(Lines of data)

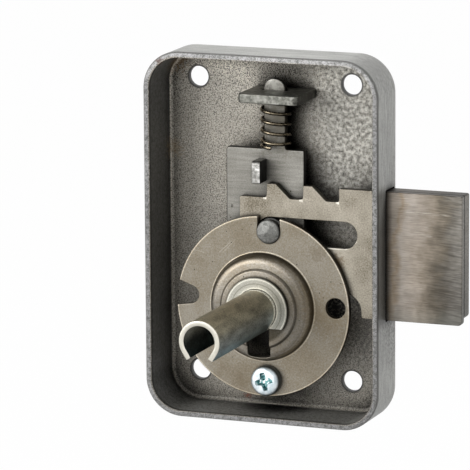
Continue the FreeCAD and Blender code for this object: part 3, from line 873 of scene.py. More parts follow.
def inset(line: Line, distance: float) -> list[Spot]:
    """Moves a closed line sideways.

    Args:
        line: The closed line.
        distance: How far it moves to its left.

    Returns:
        A line with as many points.
    """
    spots = np.array(line)
    ahead = np.roll(spots, -1, axis=0) - spots
    ahead /= np.linalg.norm(ahead, axis=1)[:, None]
    left = np.column_stack((-ahead[:, 1], ahead[:, 0]))
    before = np.roll(left, 1, axis=0)
    mitre = (left + before) / (1.0 + (left * before).sum(axis=1))[:, None]
    return [tuple(spot) for spot in spots + mitre * distance]


def within(spots: np.ndarray, line: Line) -> np.ndarray:
    """Tells which points lie inside a closed line.

    Args:
        spots: An array of points, one a row.
        line: The closed line.

    Returns:
        One truth value for each point.
    """
    inside = np.zeros(len(spots), bool)
    for (x1, z1), (x2, z2) in zip(line, [*line[1:], line[0]]):
        if z1 != z2:
            crosses = (spots[:, 1] < z1) != (spots[:, 1] < z2)
            inside ^= crosses & (spots[:, 0] < (x2 - x1) * (spots[:, 1] - z1) / (z2 - z1) + x1)
    return inside


def nearness(spots: np.ndarray, lines: Iterable[Line]) -> np.ndarray:
    """Measures how near points are to closed lines.

    Args:
        spots: An array of points, one a row.
        lines: The closed lines.

    Returns:
        The distance from each point to the nearest line.
    """
    nearest = np.full(len(spots), np.inf)
    for line in lines:
        starts = np.array(line)
        for start, run in zip(starts, np.roll(starts, -1, axis=0) - starts):
            share = np.clip(((spots - start) @ run) / (run @ run), 0.0, 1.0)
            nearest = np.minimum(nearest, np.linalg.norm(spots - start - share[:, None] * run, axis=1))
    return nearest


def triangles(lines: Sequence[Line], inner: Iterable[Line] = ()) -> tuple[np.ndarray, np.ndarray]:
    """Cuts the area between closed lines into triangles.

    Args:
        lines: The outline, and then its holes.
        inner: Lines in the area, or along its edges, that triangles mustn't cross.

    Returns:
        The points, those of the lines first and in their order, and three point numbers for each triangle.
    """
    spots: list[Spot] = []
    runs: list[tuple[int, int]] = []
    for line in [*lines, *inner]:
        start, count = len(spots), len(line)
        spots += line
        runs += [(start + i, start + (i + 1) % count) for i in range(count)]
    found, _, corners, origins, _, _ = delaunay_2d_cdt([Vector(spot) for spot in spots], runs, [], 0, NEARLY)
    numbers = [origin[0] if origin else len(spots) + extra for extra, origin in enumerate(origins)]
    places = np.array(spots + [(0.0, 0.0)] * len(found))
    for number, spot in zip(numbers, found):
        places[number] = spot
    chosen = np.array([[numbers[i] for i in corner] for corner in corners if len(corner) == 3])
    middles = places[chosen].mean(axis=1)
    kept = within(middles, lines[0])
    for line in lines[1:]:
        kept &= ~within(middles, line)
    return places, chosen[kept]


@dataclass(frozen=True)
class Edge:
    """A small round edge between a face and a side."""

    radius: float
    steps: int = 3

    def stations(self, front: float, back: float) -> list[Spot]:
        """Gives where the rings of a plate's side lie, from the front to the back.

        Args:
            front: The depth of the plate's front.
            back: The depth of its back.

        Returns:
            How far in each ring lies, and how deep.
        """
        r = self.radius
        near = [(r * (1 - math.sin(a)), r * (1 - math.cos(a))) for a in quarter(self.steps)]
        return [(d, front + y) for d, y in near] + [(d, back - y) for d, y in near[::-1]]


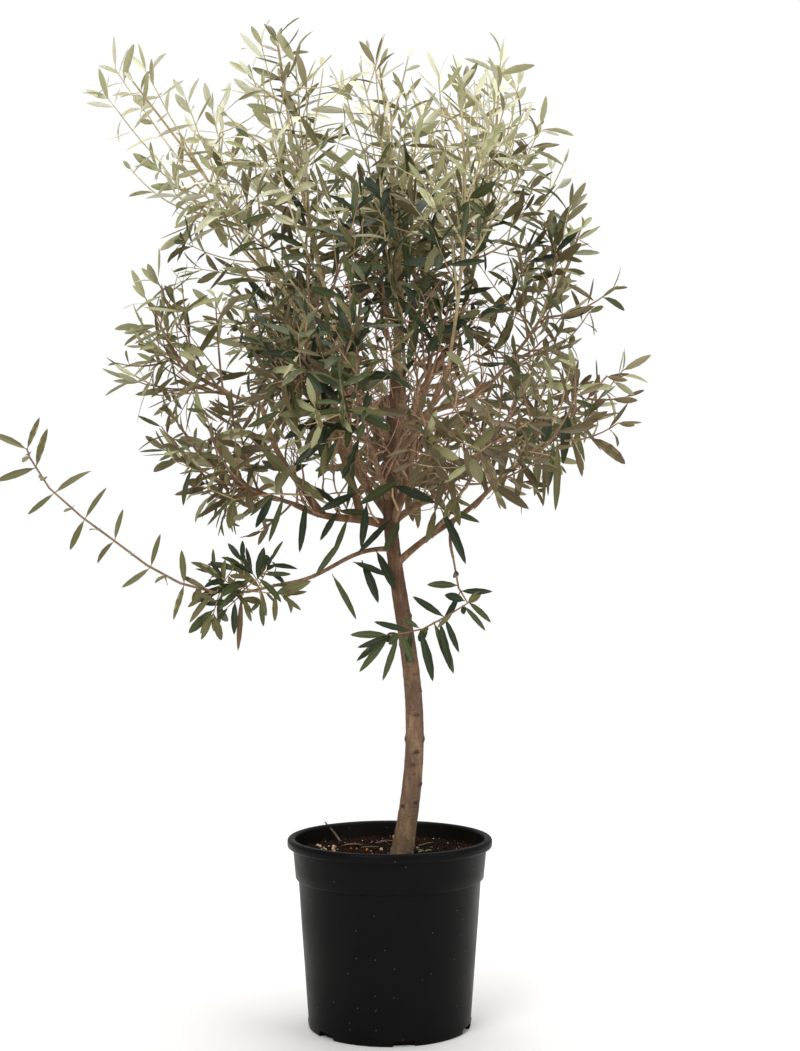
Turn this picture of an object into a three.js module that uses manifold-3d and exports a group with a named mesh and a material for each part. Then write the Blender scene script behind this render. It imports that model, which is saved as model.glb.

*Task goal*
Exactly reproduce all of the entries.

*Complete output*
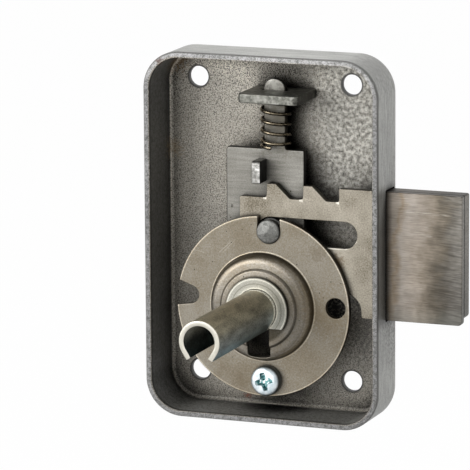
Continue the FreeCAD and Blender code for this object: part 3, from line 873 of scene.py. More parts follow.
def inset(line: Line, distance: float) -> list[Spot]:
    """Moves a closed line sideways.

    Args:
        line: The closed line.
        distance: How far it moves to its left.

    Returns:
        A line with as many points.
    """
    spots = np.array(line)
    ahead = np.roll(spots, -1, axis=0) - spots
    ahead /= np.linalg.norm(ahead, axis=1)[:, None]
    left = np.column_stack((-ahead[:, 1], ahead[:, 0]))
    before = np.roll(left, 1, axis=0)
    mitre = (left + before) / (1.0 + (left * before).sum(axis=1))[:, None]
    return [tuple(spot) for spot in spots + mitre * distance]


def within(spots: np.ndarray, line: Line) -> np.ndarray:
    """Tells which points lie inside a closed line.

    Args:
        spots: An array of points, one a row.
        line: The closed line.

    Returns:
        One truth value for each point.
    """
    inside = np.zeros(len(spots), bool)
    for (x1, z1), (x2, z2) in zip(line, [*line[1:], line[0]]):
        if z1 != z2:
            crosses = (spots[:, 1] < z1) != (spots[:, 1] < z2)
            inside ^= crosses & (spots[:, 0] < (x2 - x1) * (spots[:, 1] - z1) / (z2 - z1) + x1)
    return inside


def nearness(spots: np.ndarray, lines: Iterable[Line]) -> np.ndarray:
    """Measures how near points are to closed lines.

    Args:
        spots: An array of points, one a row.
        lines: The closed lines.

    Returns:
        The distance from each point to the nearest line.
    """
    nearest = np.full(len(spots), np.inf)
    for line in lines:
        starts = np.array(line)
        for start, run in zip(starts, np.roll(starts, -1, axis=0) - starts):
            share = np.clip(((spots - start) @ run) / (run @ run), 0.0, 1.0)
            nearest = np.minimum(nearest, np.linalg.norm(spots - start - share[:, None] * run, axis=1))
    return nearest


def triangles(lines: Sequence[Line], inner: Iterable[Line] = ()) -> tuple[np.ndarray, np.ndarray]:
    """Cuts the area between closed lines into triangles.

    Args:
        lines: The outline, and then its holes.
        inner: Lines in the area, or along its edges, that triangles mustn't cross.

    Returns:
        The points, those of the lines first and in their order, and three point numbers for each triangle.
    """
    spots: list[Spot] = []
    runs: list[tuple[int, int]] = []
    for line in [*lines, *inner]:
        start, count = len(spots), len(line)
        spots += line
        runs += [(start + i, start + (i + 1) % count) for i in range(count)]
    found, _, corners, origins, _, _ = delaunay_2d_cdt([Vector(spot) for spot in spots], runs, [], 0, NEARLY)
    numbers = [origin[0] if origin else len(spots) + extra for extra, origin in enumerate(origins)]
    places = np.array(spots + [(0.0, 0.0)] * len(found))
    for number, spot in zip(numbers, found):
        places[number] = spot
    chosen = np.array([[numbers[i] for i in corner] for corner in corners if len(corner) == 3])
    middles = places[chosen].mean(axis=1)
    kept = within(middles, lines[0])
    for line in lines[1:]:
        kept &= ~within(middles, line)
    return places, chosen[kept]


@dataclass(frozen=True)
class Edge:
    """A small round edge between a face and a side."""

    radius: float
    steps: int = 3

    def stations(self, front: float, back: float) -> list[Spot]:
        """Gives where the rings of a plate's side lie, from the front to the back.

        Args:
            front: The depth of the plate's front.
            back: The depth of its back.

        Returns:
            How far in each ring lies, and how deep.
        """
        r = self.radius
        near = [(r * (1 - math.sin(a)), r * (1 - math.cos(a))) for a in quarter(self.steps)]
        return [(d, front + y) for d, y in near] + [(d, back - y) for d, y in near[::-1]]


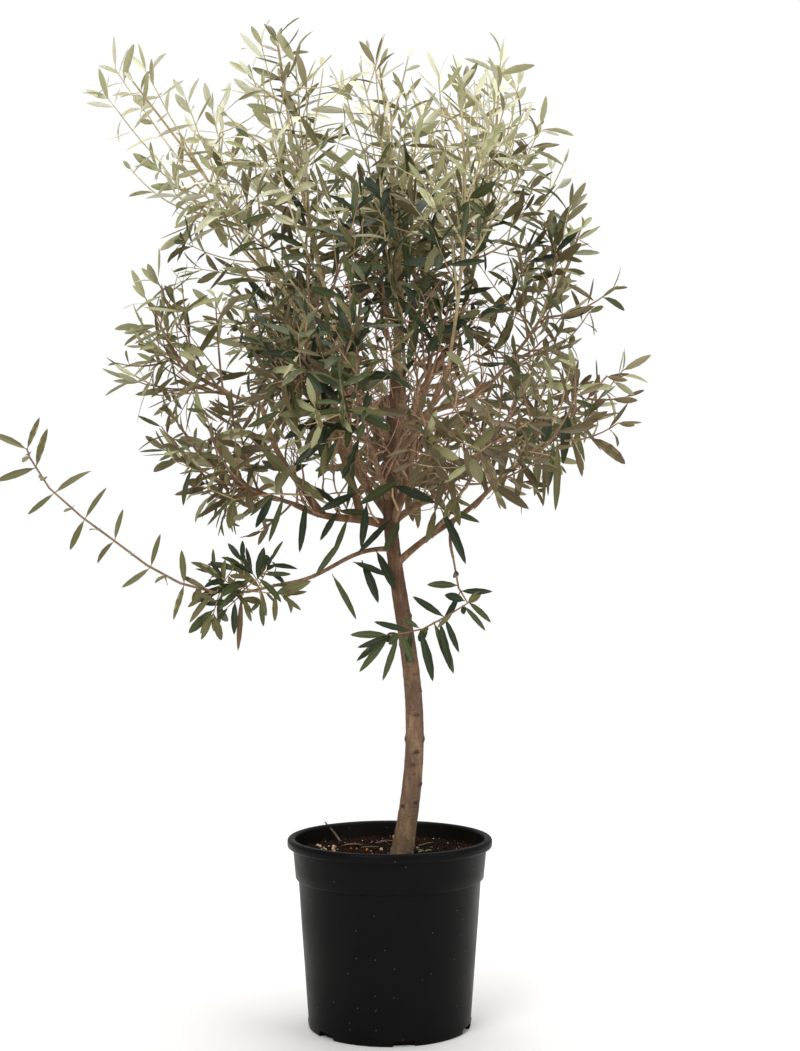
Turn this picture of an object into a three.js module that uses manifold-3d and exports a group with a named mesh and a material for each part. Then write the Blender scene script behind this render. It imports that model, which is saved as model.glb.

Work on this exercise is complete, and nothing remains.